Readers will recognize a few recurring themes in WurstCaseScenario: Merchant Cash Advance (highlighting both abuse and where MCAs are responsible high-risk financing sources) and promoting the use of arbitration in commercial finance disputes. A recent decision from the New Jersey Federal Court brings these two topics together. Note that the law, when applied to a specific set of facts, may not result in a fair treatment, despite the fact that the law itself is fair. Here, the judge apparently regretted making a correct decision.
Gold Lion Steel LLC (Gold Lion) and its guarantors (the plaintiffs) brought an action alleging that Global Merchant Cash, Inc., d/b/a Wall Street Funding (Global Merchant), willfully entered into two usurious loan agreements in violation of the criminal usury statutes well as the New Jersey Consumer Fraud Act. Global Merchant moved to dismiss and compel arbitration.
The financing was structured as a merchant cash advance pursuant to which Gold Lion agreed to repay the loans within 180 days at a 143% interest rate (for the first of two financings) and within 164 days at a 164% interest rate for the second. The loans were to be repaid in fixed daily payments of $270.28.

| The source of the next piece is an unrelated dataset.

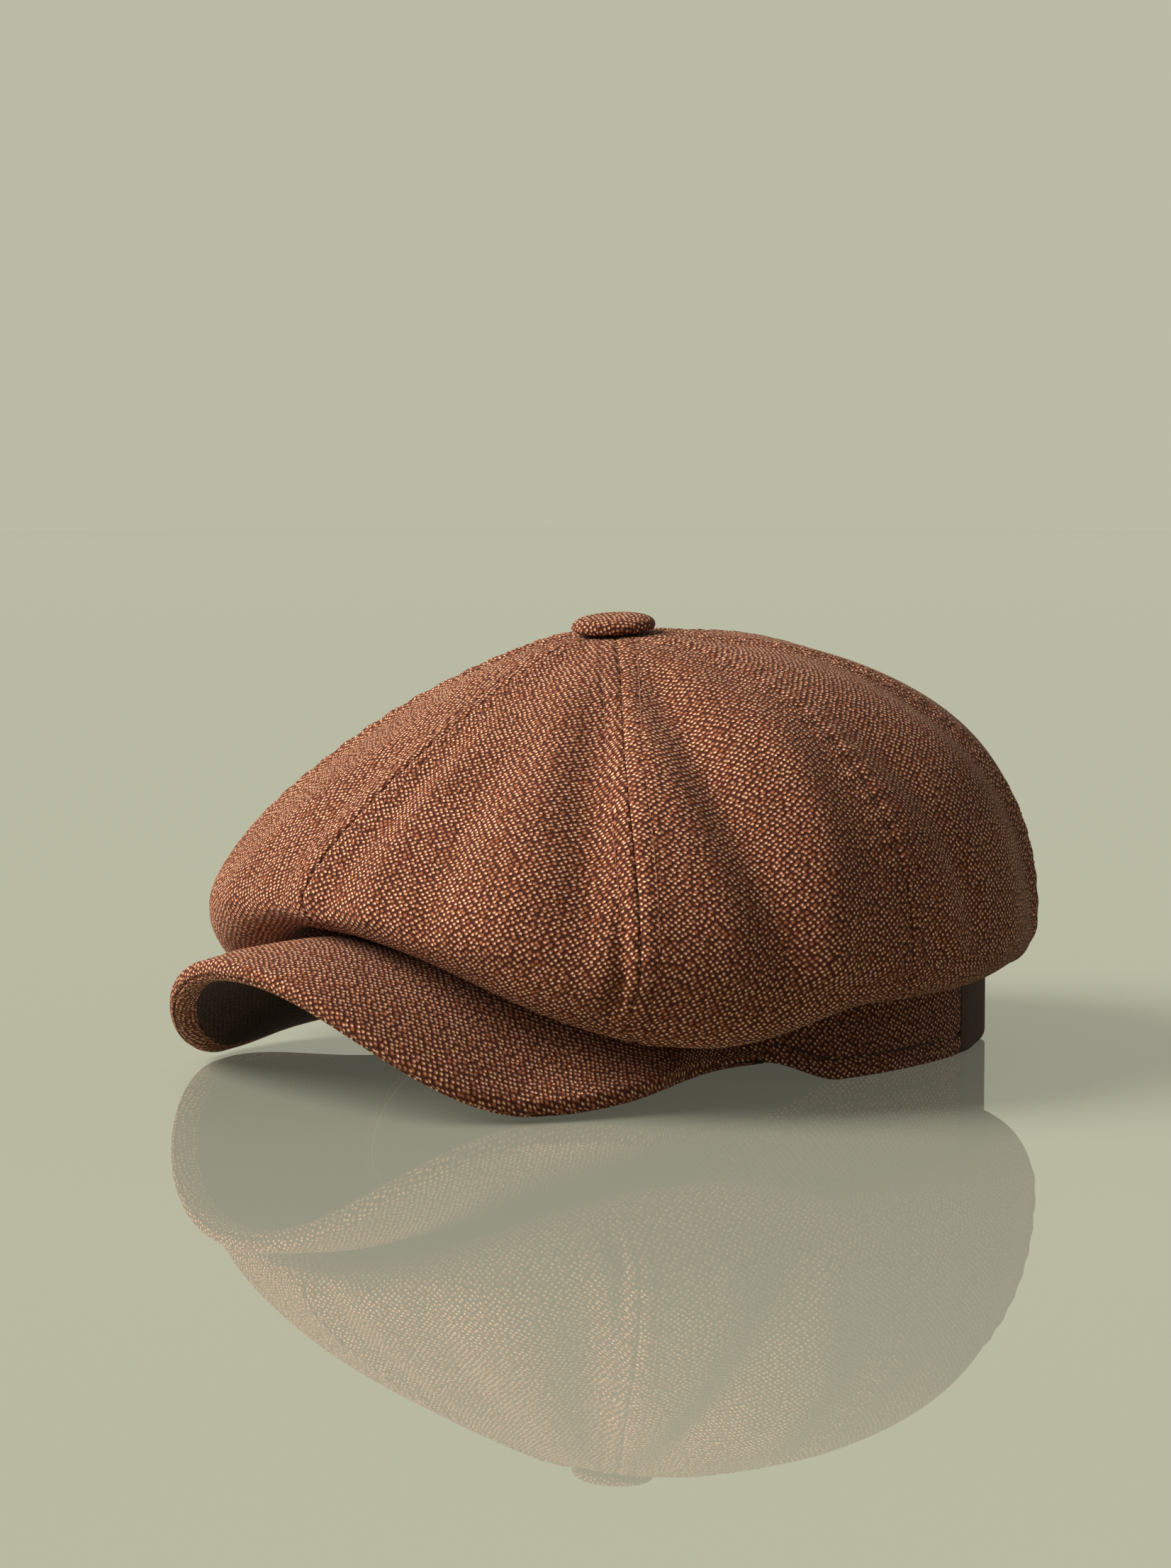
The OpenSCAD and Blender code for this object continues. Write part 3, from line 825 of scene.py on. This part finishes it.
def folded_profile(rows, thickness):
    """Profile of a cloth wall that is folded at its lower edge.

    Down the face, round a half circle as wide as the wall, and a short way up the back.
    """
    face = bounded(1, 0, rows)
    bend = bounded(0, math.pi, 9)[1:]
    radius = thickness / 2
    up = bounded(0, TURN_UP, 6)[1:]
    depth = np.concatenate([0 * face, radius * (1 - np.cos(bend)), 0 * up + thickness])
    height = np.concatenate([face, 0 * bend, 0 * up])
    lift = np.concatenate([radius * (1 - face), radius * (1 - np.sin(bend)), radius + up])
    return depth, height, lift


def wall_piece(name, columns, profile, shape, bulge=None, ring=False, flip=False):
    """Wall piece over the given directions; bulge is a function that moves points outwards."""
    r, z = wall(columns, profile, shape)
    psi = columns[:, None] + 0 * r
    run = np.concatenate([[0], np.cumsum(0.5 * (r[1:, 0] + r[:-1, 0]) * np.diff(columns))])
    depth, height, lift = profile
    fall = travelled(depth, shape.band_height * height + lift)
    if bulge:
        r = r + bulge(psi, run[:, None] + 0 * r, fall[None, :] + 0 * r)
    points = place(psi, r, z, shape)
    uv = np.stack(np.broadcast_arrays(run[:, None], -fall[None, :] + 0 * r), axis=-1)
    if ring:
        points = points[:-1]
    if flip:
        points, uv = points[:, ::-1], uv[:, ::-1]
    return surface_object(name, points, uv, ring)


def band_line(psi, z, proud, shape):
    """Line on the band for stitches, proud of its outer face, and the outward directions."""
    path = place(psi, band_radius(psi, shape) + proud, z, shape)
    return path, unit(place(psi, 1.0, 0.0, shape) - place(psi, 0.0, 0.0, shape))


class CAP_OT_headband(bpy.types.Operator):
    """Make the tweed band, folded at its lower edge, with a topstitch row"""

    bl_idname = "cap.headband"
    bl_label = "Headband"

    def execute(self, context):
        shape, sewing, colours = settings()
        profile = folded_profile(80, BAND_WALL)

        def bulge(psi, run, fall):
            low = shape.band_height - fall
            row = bell(low - BAND_ROW, 0.8 * MM)
            beat = 0.8 + 0.2 * np.cos(TURN * run / sewing.stitch_pitch)
            lip = 0.3 * MM * bell(low - 4.2 * MM, 1.6 * MM)
            soft = 0.25 * MM * np.sin(run / (9 * MM)) * np.sin(run / (31 * MM) + 1)
            end = smooth(off_front(psi), PEAK_END, PEAK_END + 0.12)
            gather = 0.35 * MM * (np.sin(run / (2.4 * MM)) - 1) * end * bell(
                off_front(psi) - PEAK_END - 0.12, 0.09) * smooth(low, 2 * MM, 12 * MM)
            return lip - 1.2 * MM * row * beat + soft + gather

        columns = bounded(ELASTIC[1] - TURN, ELASTIC[0], 480)
        piece = wall_piece("headband_tweed", columns, profile, shape, bulge)
        # The band's tweed is the crown's tweed darkened to 0.92: painted shade under the crown's
        # overhang.
        tweed = stocked(woven_tweed, "wool_tweed_band_woven", colours, 0.92)
        finish_piece(piece, tweed, ["headband"], 0.7 * MM)
        line = bounded(PEAK_END + 0.03, ELASTIC[0] - 0.01, 500)
        rows = [
            band_line(psi, band_bottom(psi, shape) + BAND_ROW, -0.85 * MM, shape)
            for psi in (line, TURN - line)]
        stitch_object(
            "band_topstitching", rows,
            stocked(spun_thread, "polyester_thread_dark_spun", colours.tacking),
            sewing.stitch_pitch, 1.5 * sewing.thread)
        return {"FINISHED"}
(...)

The individuals gave “validity guaranties” whereby they guarantied against the breach of any “representation, warranty, and/or covenant” under the loan agreements. This apparently included any breach of a covenant to make payments. (Sounds more like a full unconditional guaranty, doesn’t it?)
The agreement also included a broad binding arbitration clause for the resolution of any disputes. It also included a choice of law provision where the parties agreed that New York law would apply and that the arbitration would be held in New York. Notwithstanding, the plaintiffs argued that New Jersey law should apply, and the court addressed that first:
[A] district court must apply the choice of law rules of the forum state to determine what law will govern each of the issues of a case. . . . . Under New Jersey’s choice-of-law rules, effect is given to contracting parties’ private choice of law clauses unless they conflict with New Jersey public policy.

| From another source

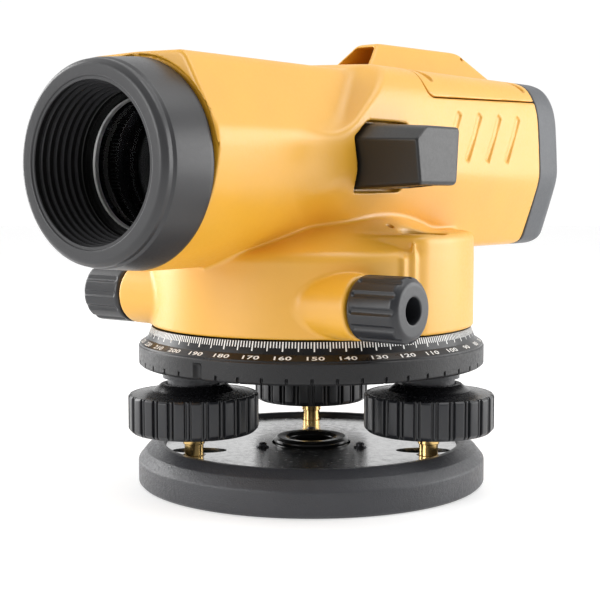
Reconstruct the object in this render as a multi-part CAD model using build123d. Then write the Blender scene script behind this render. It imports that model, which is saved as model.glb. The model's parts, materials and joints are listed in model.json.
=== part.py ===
from build123d import *
from math import cos, pi, radians, sin
import os

# An automatic level for building surveys. Millimetres. +Z is up, the vertical axis is X = Y = 0 and
# the base plate stands on Z = 0. The telescope looks along -Y, so the eyepiece is at +Y. The bull's-eye
# bubble and its prism are on the +X side and the focusing knob is on the -X side.

os.makedirs("parts", exist_ok=True)

# ---- driving dimensions ----
BASE_R = 55.9              # round base plate
BASE_RIM_Z = 13.1
SPRING_Z = (10.4, 11.6)    # polished spring plate in the base
SPRING_SCREW_R = 18.0
FOOT_CIRCLE_R = 42.0       # circle through the three foot screws
FOOT_ANGLES = (127.3, 247.3, 7.3)
KNOB_R = 20.1
KNOB_Z = (19.2, 31.2)
KNOB_GROOVES = 24
STEM_R = 3.5               # threaded part of a foot screw
RUN = 0.06                 # radial clearance of every running fit
CIRCLE_R = 55.5            # graduated horizontal circle
CIRCLE_Z = (38.2, 50.4)
CIRCLE_BORE_R = 45.8
DRUM_R = 52.0              # lower drum of the head
DRUM_Z = (50.8, 80.7)
CAVITY_R = 46.5
TANGENT_Y, TANGENT_Z = -33.9, 60.4
WORM_STARTS_PITCH = 2 * pi * 29.0 / 72   # worm pitch that suits 72 teeth on a 29 mm radius
SIGHT_Z = 100.5            # height of the telescope's line of sight
BARREL_Y = (-79.0, -27.0)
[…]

The Court recognized that New Jersey and New York each has a strong public policy against usury but that the cases presented by the plaintiffs did not support overruling the parties’ choice of New York law. It also noted that New York’s anti-usury policy was so strong that it made usury violations criminal.
The Court then turned to the enforceability of the arbitration clause, finding:
. . . the [Federal Arbitration Act] requires courts to compel arbitration in accordance with the terms of an arbitration agreement, upon the motion of either party to the agreement, provided that there is no issue regarding its creation. . . . . To that end, courts must determine: (i) whether the parties have executed a valid agreement to arbitrate and, if so (ii) whether the dispute at issue falls within the scope of the agreement.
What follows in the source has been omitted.